--- start ---

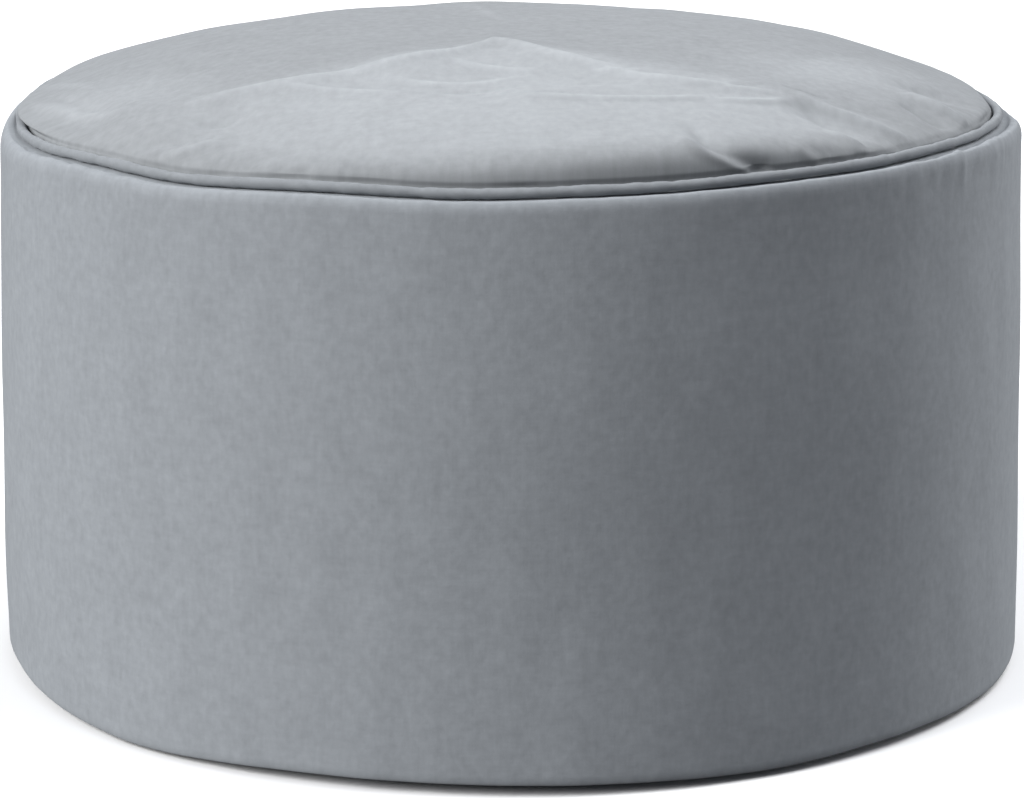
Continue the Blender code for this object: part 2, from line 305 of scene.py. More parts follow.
@dataclass(frozen=True)
class CrownForm:
    """The crown: the top panel's face with its rolled edge, dome, folds and creases."""

    seam: SeamForm
    edge_up: float = 0.0025  # the panel's edge lies this far above the groove
    rise: float = 0.0414  # from the edge up to the middle
    power: float = 3.0  # flatter in the middle, steeper at the edge
    roll_width: float = 0.0145
    roll_rise: float = 0.006
    roll_power: float = 4.0  # 2 is an ellipse; higher is squarer
    hang: float = 0.0007  # how far the roll leans out over the piping
    hang_start: float = 0.0026  # it leans out from this far above the edge
    hang_climb: float = 0.0026  # and leans out fully this far above that
    hang_width: float = 0.01
    fold_fade: float = 30.0  # power with which broad folds die out at the edge
    crease_start: float = 0.0028  # creases begin this far above the panel's edge
    crease_climb: float = 0.003  # and are full this far above that
    crease_points: int = 41  # points along the curve of a crease
    crease_sight: float = 4.0  # half widths beyond which a crease is nothing
    lean_share: float = 0.45  # how much narrower a full lean makes one side
    crease_fade: float = 0.6  # power with which a crease dies out at its ends
    slack: Waves = Waves(0.00012, 0.06, 0.06, 60, 11)
    slack_fade: int = 8
    puckers: Puckers = Puckers(0.00045, 0.35, (
        Bump(-52, 12, 0.9), Bump(-24, 10, 0.5), Bump(62, 16, 0.9), Bump(88, 8, 0.8)), 5)
    pucker_reach: float = 0.0085  # how far they run in from the edge
    pucker_start: float = 0.0015  # and how far in they are full
    roll_rises: Bumps = (
        Bump(8, 34, 0.005), Bump(-82, 36, -0.0035), Bump(94, 16, -0.0026),
        Bump(126, 16, 0.0022), Bump(18, 24, 0.0032), Bump(-84, 12, 0.0024),
        Bump(-110, 14, 0.001), Bump(-105, 9, 0.0008), Bump(27, 11, 0.0014),
        Bump(52, 20, -0.0036),
    )
    hangs: Bumps = (Bump(-83, 13, 0.006), Bump(-64, 12, 0.001), Bump(104, 12, 0.0032))
    folds: tuple[Fold, ...] = (  # broad folds over the plan, in millimetres
        # the long crest, its top a little in front of the middle
        Fold(-4, -78, -50, -108, 20, 2.4), Fold(-50, -108, -170, -126, 20, 1.8),
        Fold(-4, -78, 20, -106, 20, 2.0), Fold(20, -106, 126, -134, 18, 1.8),
        # the slack lap across the front half
        Fold(-60, -156, 70, -160, 34, -1.8), Fold(-75, -120, -20, -145, 12, -1.2),
        Fold(8, -162, 122, -132, 12, 1.6),
        # folds that run out to the right of the seam
        Fold(134, -137, 174, -146, 9, 1.8), Fold(136, -150, 154, -158, 8, -2.6),
        Fold(140, -178, 160, -176, 10, 1.2), Fold(188, -84, 208, -94, 8, 1.6),
        Fold(188, -100, 200, -109, 6, -2.0), Fold(178, -108, 186, -122, 11, 1.2),
        Fold(193, -63, 213, -57, 10, -2.8),
        # dimples and short folds on the left
        Fold(-180, -104, -158, -152, 16, 1.8), Fold(-163, -150, -150, -160, 13, 0.8),
        Fold(-128, -150, -118, -170, 14, -2.2), Fold(-156, -172, -132, -174, 10, 1.6),
        Fold(-214, -30, -178, -108, 12, 1.4), Fold(-204, -72, -190, -100, 10, -1.6),
        Fold(-98, -203, -46, -219, 12, -1.6),
        # the far side
        Fold(-165, 75, -130, 90, 28, -1.6), Fold(-20, 120, 10, 200, 24, 1.4),
    )
    creases: tuple[Crease, ...] = (
        # both arms of the long crest
        Crease(-6, -78, -26, -106, -60, -113, 3.7, 2.1, 0.4),
        Crease(-52, -111, -94, -123, -150, -125, 4.1, 2.0, 0.4),
        Crease(-12, -79, 6, -86, 18, -104, 3.6, 1.9, -0.3),
        Crease(14, -100, 26, -116, 52, -124, 3.6, 1.7, -0.4),
        Crease(42, -124, 76, -148, 124, -140, 3.0, 2.0, -0.3),
        # fine lines across the slack front
        Crease(-60, -124, -28, -152, 6, -134, 2.5, 1.5, 0.3),
        Crease(-34, -150, -14, -153, 6, -145, 2.1, -1.2),
        Crease(-110, -121, -78, -142, -48, -150, 2.3, 1.4, 0.3),
        Crease(-27, -110, -6, -126, 16, -128, 2.4, 1.3, 0.2),
        Crease(4, -164, 52, -172, 94, -153, 1.9, 1.7, 0.3),
        Crease(88, -158, 110, -157, 128, -142, 2.3, 1.7, 0.3),
        Crease(37, -128, 48, -131, 62, -125, 2.3, 1.2, 0.2),
        Crease(10, -144, 34, -151, 60, -145, 1.9, -0.6),
        Crease(84, -146, 104, -142, 121, -126, 1.9, -0.8),
        Crease(-24, 98, -14, 50, 1, 0, 3.7, 0.8),
        # folds that run out to the right
        Crease(124, -129, 134, -130, 150, -122, 2.5, -1.2),
        Crease(130, -137, 156, -149, 180, -146, 2.5, 2.4, 0.4),
        Crease(134, -152, 147, -165, 163, -167, 3.6, -1.6),
        Crease(140, -168, 149, -175, 159, -168, 2.7, 1.8, 0.4),
        Crease(186, -82, 203, -96, 215, -95, 2.8, 3.0, 0.4),
        Crease(182, -100, 189, -109, 200, -114, 3.0, -1.8),
        Crease(190, -62, 199, -54, 210, -58, 3.4, -1.2),
        Crease(222, -78, 228, -62, 230, -46, 1.9, -1.4),
        Crease(128, -194, 138, -190, 147, -182, 3.0, -1.2),
        Crease(128, -70, 156, -40, 190, 32, 7.0, -0.8),
        # along the piping on the left of the front
        Crease(-104, -208, -94, -216, -86, -217, 2.5, -1.4),
        Crease(-74, -220, -62, -226, -48, -228, 2.7, -1.2),
        # the left side
        Crease(-226, -24, -208, -80, -176, -112, 3.4, 1.3, -0.3),
        Crease(-166, -157, -154, -165, -142, -167, 3.2, -1.8),
        Crease(-158, -172, -144, -178, -130, -173, 2.7, 1.6, 0.3),
        Crease(-143, -149, -134, -153, -125, -152, 3.0, -1.2),
        Crease(-224, 12, -216, -10, -203, -33, 2.7, 1.0, 0.2),
        Crease(-219, -30, -212, -44, -205, -56, 2.4, -1.0),
    )
    roll_folds: tuple[Fold, ...] = (  # bearings, and millimetres above the edge
        Fold(19.6, 16.5, 25.8, 3, 2.2, 1.8), Fold(22.4, 17, 27.8, 3, 4.6, -3),
        Fold(33, 10, 35, 4, 3, 0.9), Fold(40.5, 9, 42.5, 4, 2.6, 0.8),
        Fold(46, 10, 48.5, 4, 3, -0.8), Fold(-2, 12, 1, 4, 5, 0.6),
        Fold(-29, 9, -33, 4, 4, -0.8), Fold(-47, 8, -50, 3, 4, -0.9),
    )

    @property
    def radius(self) -> float:
        """Radius of the panel's edge, just inside the piping."""
        return self.seam.ring - self.seam.piping_radius - self.seam.gap

    def bearing_and_reach(self, plan: Grid) -> tuple[Grid, Grid]:
        """The bearing of places on the plan and their share of the way to the edge."""
        x, y = plan[..., 0], plan[..., 1]
        return np.arctan2(x, -y), np.minimum(np.hypot(x, y) / self.radius, 1.0)

    def crease_height(self, plan: Grid) -> Grid:
        """Height of the narrow creases.

        Each crease is a curve (1-t)^2 * start + 2t(1-t) * bend + t^2 * end. A point's
        height is a bell curve of its distance to the nearest point of the curve, wider
        on one side by the lean, times a power of sin(pi * t) so that the crease dies
        out at its ends.

        Args:
            plan: Places on the plan; their first two coordinates count.

        Returns:
            The height of all creases at each place.
        """
        place = plan[..., :2] / MILLIMETRE
        total = np.zeros(place.shape[:-1])
        for row in self.creases:
            knots = np.array(((row.x0, row.y0), (row.xb, row.yb), (row.x1, row.y1)))
            reach = self.crease_sight * row.half_width
            near = ((place > knots.min(0) - reach) & (place < knots.max(0) + reach)).all(-1)
            total[near] += self.one_crease(row, *place[near].T)
        return total * MILLIMETRE

    def one_crease(self, row: Crease, x: Grid, y: Grid) -> Grid:
        """Height of one crease at each point, in millimetres, as crease_height says."""
        t = np.linspace(0.0, 1.0, self.crease_points)
        curve_x = (1 - t) ** 2 * row.x0 + 2 * t * (1 - t) * row.xb + t ** 2 * row.x1
        curve_y = (1 - t) ** 2 * row.y0 + 2 * t * (1 - t) * row.yb + t ** 2 * row.y1
        run_x, run_y = np.diff(curve_x), np.diff(curve_y)
        from_x, from_y = x[:, None] - curve_x[:-1], y[:, None] - curve_y[:-1]
        along, away = from_line(from_x, from_y, run_x, run_y)
        nearest = away.argmin(axis=1)
        pick = np.arange(len(x)), nearest
        side = np.sign(from_x * run_y - from_y * run_x)[pick]
        reach = row.half_width * (1.0 - self.lean_share * row.lean * side)
        place = np.clip((nearest + along[pick]) / len(run_x), 0.0, 1.0)
        body = np.sin(math.pi * place) ** self.crease_fade
        return row.height * body * bell(away[pick] / reach)

    def roll_fold_height(self, bearing: Grid, up: Grid) -> Grid:
        """Height of the folds down the roll, laid out flat as arc length and height up."""
        degree = math.radians(self.radius) / MILLIMETRE
        return fold_sum(self.roll_folds, np.degrees(bearing), up / MILLIMETRE, degree)

    def plain_height(self, plan: Grid) -> Grid:
        """Height of the crown without its narrow creases.

        The edge follows the seam. The rolled edge is a quarter of a squared ellipse,
        (1 - (1 - inward) ^ n) ^ (1 / n). The dome is 1 - reach ^ power, where reach is
        the share of the way from middle to edge.

        Args:
            plan: Places on the plan; their first two coordinates count.

        Returns:
            The height of edge, roll, dome and broad folds together.
        """
        bearing, reach = self.bearing_and_reach(plan)
        inward = np.clip((1.0 - reach) * self.radius / self.roll_width, 0.0, 1.0)
        roll_rise = self.roll_rise + soft_sum(self.roll_rises, bearing)
        roll = (1.0 - (1.0 - inward) ** self.roll_power) ** (1.0 / self.roll_power)
        dome = (self.rise - roll_rise) * (1.0 - reach ** self.power)
        edge = self.seam.height + self.edge_up + self.seam.rise(bearing) * reach ** 2
        x, y = plan[..., 0] / MILLIMETRE, plan[..., 1] / MILLIMETRE
        folds = fold_sum(self.folds, x, y) * (1.0 - reach ** self.fold_fade)
        return edge + roll_rise * roll + dome + folds

    def fine_height(self, plan: Grid, height: Grid) -> Grid:
        """Height of narrow creases, slack unevenness and puckers beside the piping.

        Args:
            plan: Places on the plan; their first two coordinates count.
            height: Height of the plain crown there.

        Returns:
            How far the cloth stands out from the plain crown. Ridges begin above the
            piping and troughs at the edge, each by a smooth step of the height.
        """
        bearing, reach = self.bearing_and_reach(plan)
        up = height - (self.seam.groove(bearing) + self.edge_up)
        creases = self.crease_height(plan) + self.roll_fold_height(bearing, up)
        begun = smooth_step((up - self.crease_start) / self.crease_climb)
        creases *= np.where(creases > 0.0, begun, smooth_step(up / self.crease_start))
        slack = self.slack.over(plan[..., 0], plan[..., 1])
        slack *= 1.0 - reach ** self.slack_fade
        inward = (1.0 - reach) * self.radius
        beside = np.exp(-inward / self.pucker_reach)
        beside = beside * np.clip(inward / self.pucker_start, 0.0, 1.0)
        return creases + slack + beside * self.puckers.along(bearing)

    def overhang(self, bearing: Grid, radius: Grid, height: Grid) -> Grid:
        """How far the roll leans out over the piping.

        Args:
            bearing: Bearings in radians.
            radius: Distance from the axis before the roll leans out.
            height: Height of the face there.

        Returns:
            The lean: nothing below hang_start, then a smooth step up to the full
            amount, dying out inwards as a bell curve of hang_width.
        """
        edge = self.seam.groove(bearing) + self.edge_up
        climb = smooth_step((height - edge - self.hang_start) / self.hang_climb)
        inward = bell((self.radius - radius) / self.hang_width)
        return (self.hang + soft_sum(self.hangs, bearing)) * inward * climb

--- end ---

__Instruction__. Using the data above, restate word for word the lines from its opening line through the line that contains "crown: the top", and no more.

__Exercise response__.
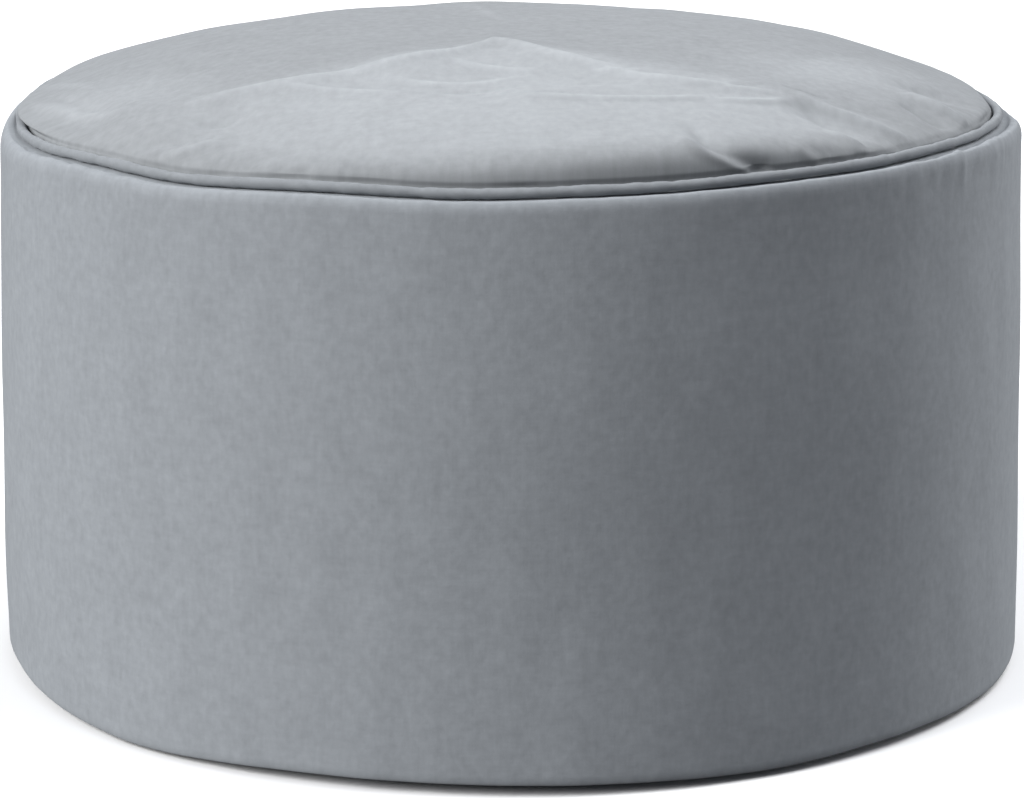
Continue the Blender code for this object: part 2, from line 305 of scene.py. More parts follow.
@dataclass(frozen=True)
class CrownForm:
    """The crown: the top panel's face with its rolled edge, dome, folds and creases."""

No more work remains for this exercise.